I have one recommendation for you. This is really more of a request or even a heart felt plea. Please write. You have expertise and experience. You have ideas. You are critical thinkers. Write. Contribute knowledge to the profession of arms and to the national security dialogue. Use the tools you found here and the intellectual gift you have.
You are Irregular Warfare Scholars and graduates of the SOF Campaign Artistry Program because you know how important it is to be able to campaign. You came to the fork in the road here at Leavenworth and have taken it. I expect that all of you will go on to make great contributions in many different ways which should be the goal for all of us: To make a substantive contribution to our national security. Be the quiet professional. As we used to say in SAMS, be more than you appear. Never forget the words of the late GEN Downing who adapted this from the SAS motto: who thinks, wins.

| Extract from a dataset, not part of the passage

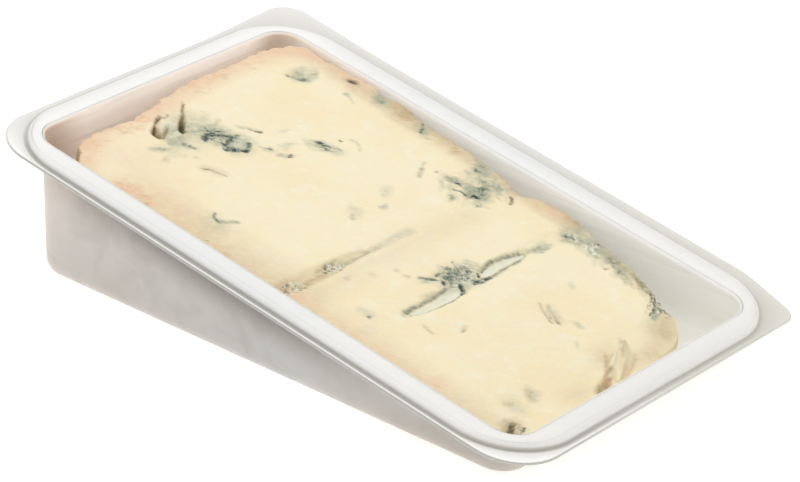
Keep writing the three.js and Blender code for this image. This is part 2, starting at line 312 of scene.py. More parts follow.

I will close with the words of T.E. Lawrence that I think are the foundation of your education here: “Irregular warfare is far more intellectual than a bayonet charge.” As I used to tell my Special Forces soldiers: I know you can outfight any enemy but to win you must outthink him as well. I know you are well prepared to outthink any enemy the United States will face.
I wish you the best. Thank you and de oppresso liber.